__Task requirements__: In the entries below, count every line containing "caption". Return the number and nothing else.

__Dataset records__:
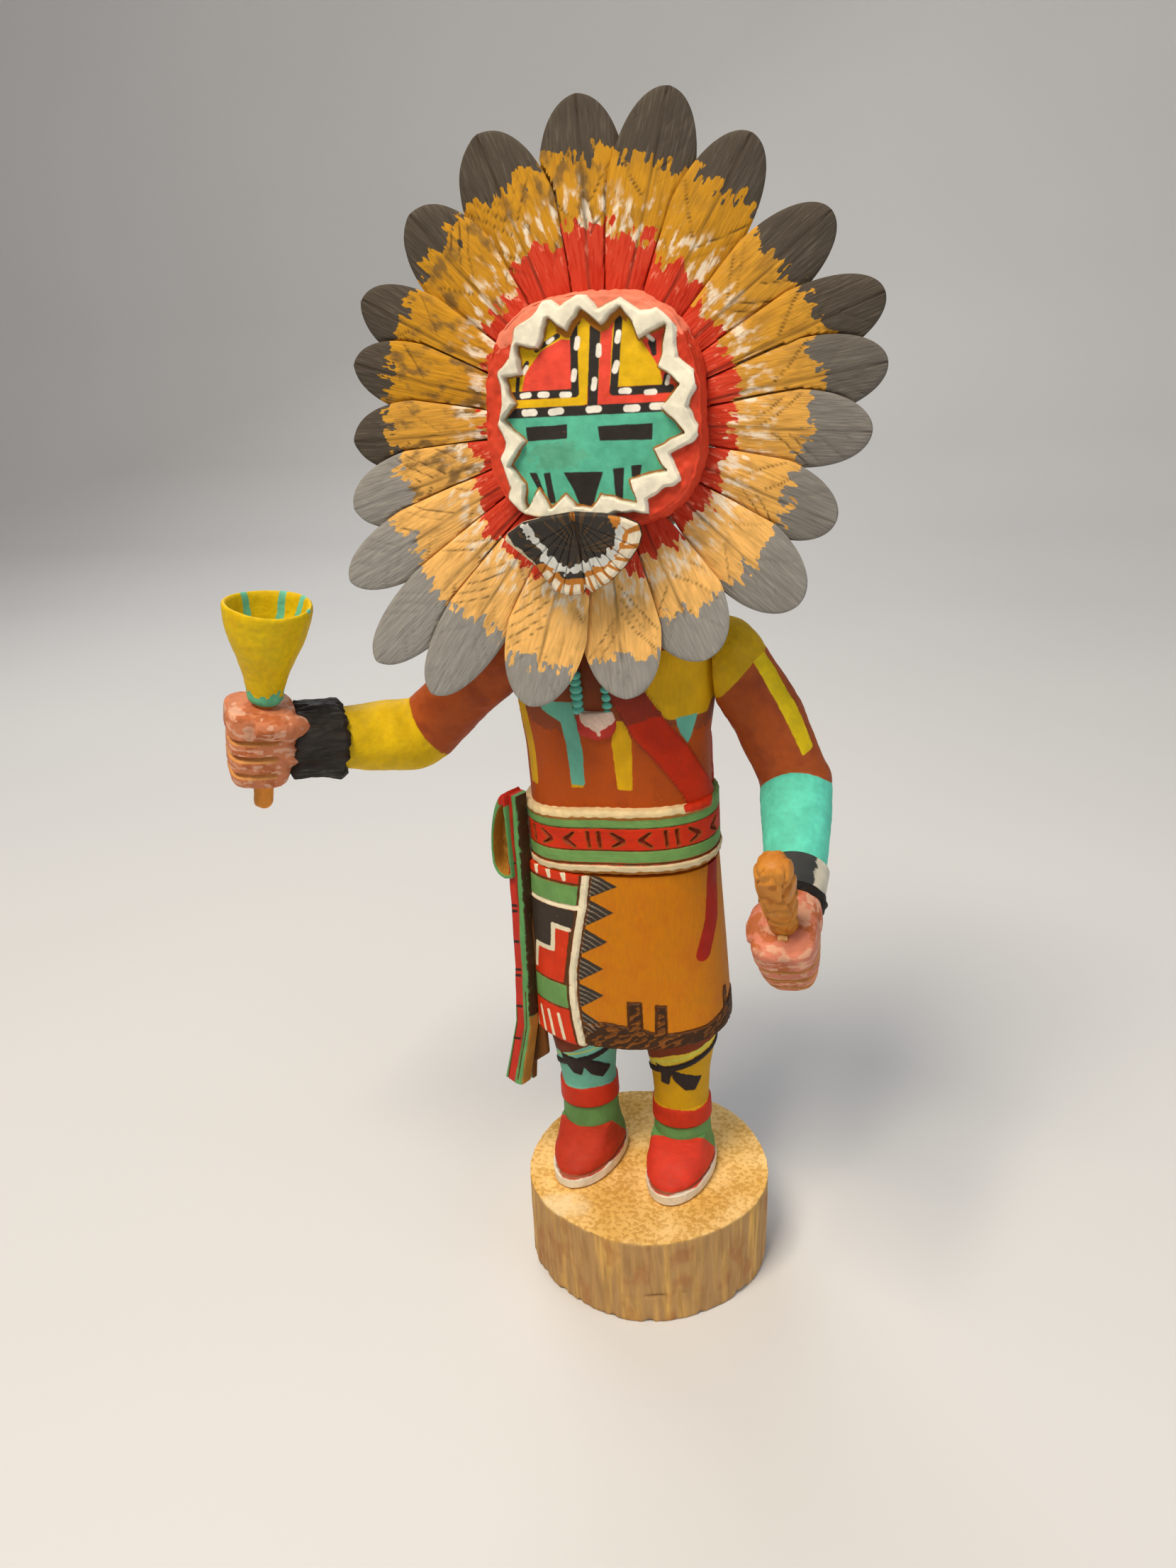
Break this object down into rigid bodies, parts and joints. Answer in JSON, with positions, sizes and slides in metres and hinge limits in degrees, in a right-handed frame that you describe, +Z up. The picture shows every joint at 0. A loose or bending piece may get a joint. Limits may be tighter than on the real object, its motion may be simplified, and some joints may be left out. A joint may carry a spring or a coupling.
{
  "type": "kachina doll",
  "caption": "Carved and painted wooden sun-faced kachina doll with a ring of flat carved feathers, holding a flared cup and an ear of corn, on a round wood base.",
  "frame": {"origin": "middle of the wood base's underside", "axes": "+Z up; the figure faces -Y; +X is the doll's left"},
  "size_m": [0.2021, 0.1064, 0.3729],
  "materials": {
    "base_wood": "raw sanded cottonwood",
    "figure_paint": "matt paint on carved wood, several colours",
    "feather_paint": "matt paint on carved wood, dark tips, ochre middle, red root",
    "mask_paint": "matt paint on carved wood, several colours",
    "butterfly_paint": "matt paint on carved wood",
    "arm_paint": "matt paint on carved wood, several colours",
    "cup_paint": "matt yellow paint on turned or carved wood",
    "corn_wood": "stained carved wood",
    "wedge_wood": "raw wood",
    "sash_paint": "matt paint on carved wood, several colours"
  },
  "bodies": {
    "root": {"base": "base_wood", "figure": "figure_paint", "feather_01": "feather_paint", "feather_02": "feather_paint", "feather_03": "feather_paint", "feather_04": "feather_paint", "feather_05": "feather_paint", "feather_06": "feather_paint", "feather_07": "feather_paint", "feather_08": "feather_paint", "feather_09": "feather_paint", "feather_10": "feather_paint", "feather_11": "feather_paint", "feather_12": "feather_paint", "feather_13": "feather_paint", "feather_14": "feather_paint", "feather_15": "feather_paint", "feather_16": "feather_paint", "feather_17": "feather_paint", "feather_18": "feather_paint", "feather_19": "feather_paint", "feather_20": "feather_paint", "feather_21": "feather_paint", "mask": "mask_paint", "butterfly": "butterfly_paint", "right_arm": "arm_paint", "left_arm": "arm_paint", "flared_cup": "cup_paint", "corn_ear": "corn_wood", "grip_wedge": "wedge_wood", "side_sash": "sash_paint"}
  },
  "joints": []
}
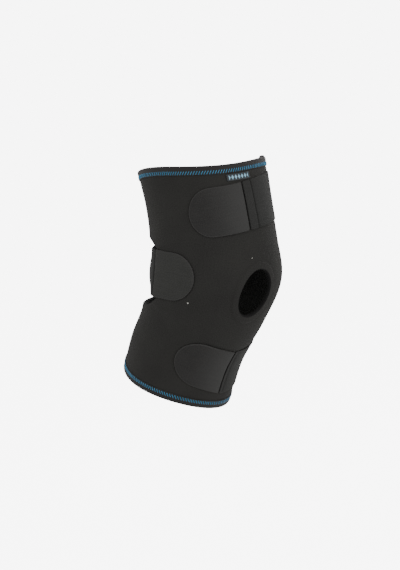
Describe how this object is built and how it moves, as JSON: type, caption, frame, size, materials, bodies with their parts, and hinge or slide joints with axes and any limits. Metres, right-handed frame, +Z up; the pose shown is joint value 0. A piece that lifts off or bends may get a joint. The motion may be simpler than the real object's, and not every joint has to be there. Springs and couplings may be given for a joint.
{
  "type": "knee sleeve",
  "caption": "Soft neoprene knee sleeve with an open kneecap, an open window behind the knee and hook-and-loop straps with rounded tabs, shaped as worn on a bent right knee.",
  "frame": {"origin": "the middle of the knee inside the tube, where the leg holds the sleeve up", "axes": "+Z up along the leg, the kneecap faces -Y, the outer side of the right leg faces -X"},
  "size_m": [0.1338, 0.1787, 0.2641],
  "materials": {
    "neoprene": "knitted nylon over neoprene foam, matte",
    "hem": "stretch binding tape, matte",
    "hook_tab": "brushed nylon over a hook pad, matte",
    "webbing": "brushed loop cloth, matte",
    "label": "damask-woven polyester"
  },
  "bodies": {
    "root": {"sleeve": "neoprene", "top_binding": "hem", "bottom_binding": "hem", "upper_strap": "webbing", "upper_tab": "hook_tab", "mid_strap": "webbing", "mid_tab": "hook_tab", "lower_strap": "webbing", "lower_tab": "hook_tab", "label": "label"}
  },
  "joints": []
}
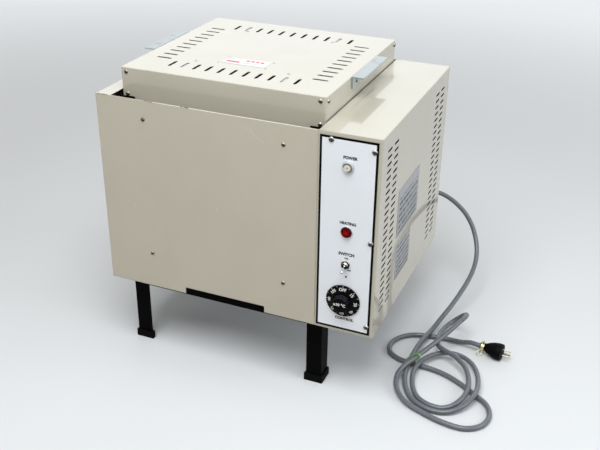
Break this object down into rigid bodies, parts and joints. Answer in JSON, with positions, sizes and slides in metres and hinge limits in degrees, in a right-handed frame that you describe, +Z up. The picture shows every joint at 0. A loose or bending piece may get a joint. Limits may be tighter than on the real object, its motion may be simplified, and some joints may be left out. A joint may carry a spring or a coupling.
{
  "type": "small electric kiln",
  "caption": "Top-loading electric kiln: brick chamber in an angle frame and steel case, lift-off slotted lid, control section with lamps, switch and dial, mains cord.",
  "frame": {"origin": "on the floor, under the middle of the kiln without its free cord", "axes": "+X to the right of someone facing the control plate, +Y from front to back, +Z up"},
  "size_m": [0.8435, 0.5903, 0.639],
  "materials": {
    "back_panel": "semi-gloss beige enamel",
    "back_rail": "black paint",
    "base_plate": "galvanised sheet",
    "brick_back": "insulating fire brick",
    "brick_front": "insulating fire brick",
    "brick_left": "insulating fire brick",
    "brick_right": "insulating fire brick",
    "clear_lamp_bezel": "polished chrome",
    "clear_lamp_lens": "clear moulded lens",
    "control_base": "galvanised sheet",
    "control_cover": "semi-gloss beige enamel",
    "control_front": "semi-gloss beige enamel",
    "control_partition": "galvanised sheet",
    "control_plate": "semi-gloss white enamel",
    "cord_gland": "matt black rubber",
    "cord_tie": "green coated wire",
    "dial_knob": "black moulding",
    "energy_regulator": "black moulding",
    "floor_brick": "insulating fire brick",
    "foot_boot_back_left": "matt black rubber",
    "foot_boot_back_right": "matt black rubber",
    "foot_boot_front_left": "matt black rubber",
    "foot_boot_front_right": "matt black rubber",
    "front_channel_left": "galvanised sheet",
    "front_channel_right": "galvanised sheet",
    "front_panel": "semi-gloss beige enamel",
    "front_rail": "black paint",
    "heating_element_lower": "oxidised resistance wire",
    "heating_element_middle": "oxidised resistance wire",
    "heating_element_upper": "oxidised resistance wire",
    "inner_shell": "galvanised sheet",
    "insulation_blanket": "ceramic fibre",
    "left_side_panel": "semi-gloss beige enamel",
    "leg_post_back_left": "black paint",
    "leg_post_back_right": "black paint",
    "leg_post_front_left": "black paint",
    "leg_post_front_right": "black paint",
    "lid_corner_back_left": "galvanised sheet",
    "lid_corner_back_right": "galvanised sheet",
    "lid_corner_front_left": "galvanised sheet",
    "lid_corner_front_right": "galvanised sheet",
    "lid_cover": "semi-gloss beige enamel",
    "lid_handle_left": "clear anodised",
    "lid_handle_right": "clear anodised",
    "lid_insulation": "insulating fire brick",
    "lid_strap_left": "galvanised sheet",
    "lid_strap_right": "galvanised sheet",
    "plug_body": "matt black rubber",
    "plug_clamp": "bright brass",
    "plug_contacts": "bright brass",
    "power_cord_coil": "grey cord sheath",
    "power_cord_drop": "grey cord sheath",
    "power_cord_lead": "grey cord sheath",
    "red_lamp_bezel": "polished chrome",
    "red_lamp_lens": "red moulded lens",
    "terminal_strip": "glazed porcelain",
    "toggle_lever": "polished chrome",
    "toggle_nut": "polished chrome",
    "toggle_switch": "polished chrome"
  },
  "bodies": {
    "base": {"back_panel": "back_panel", "back_rail": "back_rail", "base_plate": "base_plate", "brick_back": "brick_back", "brick_front": "brick_front", "brick_left": "brick_left", "brick_right": "brick_right", "clear_lamp_bezel": "clear_lamp_bezel", "clear_lamp_lens": "clear_lamp_lens", "control_base": "control_base", "control_cover": "control_cover", "control_front": "control_front", "control_partition": "control_partition", "control_plate": "control_plate", "cord_gland": "cord_gland", "cord_tie": "cord_tie", "energy_regulator": "energy_regulator", "floor_brick": "floor_brick", "foot_boot_back_left": "foot_boot_back_left", "foot_boot_back_right": "foot_boot_back_right", "foot_boot_front_left": "foot_boot_front_left", "foot_boot_front_right": "foot_boot_front_right", "front_channel_left": "front_channel_left", "front_channel_right": "front_channel_right", "front_panel": "front_panel", "front_rail": "front_rail", "heating_element_lower": "heating_element_lower", "heating_element_middle": "heating_element_middle", "heating_element_upper": "heating_element_upper", "inner_shell": "inner_shell", "insulation_blanket": "insulation_blanket", "left_side_panel": "left_side_panel", "leg_post_back_left": "leg_post_back_left", "leg_post_back_right": "leg_post_back_right", "leg_post_front_left": "leg_post_front_left", "leg_post_front_right": "leg_post_front_right", "plug_body": "plug_body", "plug_clamp": "plug_clamp", "plug_contacts": "plug_contacts", "power_cord_coil": "power_cord_coil", "power_cord_drop": "power_cord_drop", "power_cord_lead": "power_cord_lead", "red_lamp_bezel": "red_lamp_bezel", "red_lamp_lens": "red_lamp_lens", "terminal_strip": "terminal_strip", "toggle_nut": "toggle_nut", "toggle_switch": "toggle_switch"},
    "lid": {"lid_corner_back_left": "lid_corner_back_left", "lid_corner_back_right": "lid_corner_back_right", "lid_corner_front_left": "lid_corner_front_left", "lid_corner_front_right": "lid_corner_front_right", "lid_cover": "lid_cover", "lid_handle_left": "lid_handle_left", "lid_handle_right": "lid_handle_right", "lid_insulation": "lid_insulation", "lid_strap_left": "lid_strap_left", "lid_strap_right": "lid_strap_right"},
    "dial": {"dial_knob": "dial_knob"},
    "toggle": {"toggle_lever": "toggle_lever"}
  },
  "joints": [
    {"name": "lid_lift", "type": "slide", "parent": "base", "child": "lid", "axis": [0, 0, 1], "range_m": [0, 0.15]},
    {"name": "dial_turn", "type": "hinge", "parent": "base", "child": "dial", "pos_m": [0.2373, -0.23889, 0.244], "axis": [0, -1, 0], "range_deg": [0, 300]},
    {"name": "toggle_throw", "type": "hinge", "parent": "base", "child": "toggle", "pos_m": [0.2395, -0.24229, 0.3256], "axis": [-1, 0, 0], "range_deg": [0, 34]}
  ]
}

__Completed exercise__: 4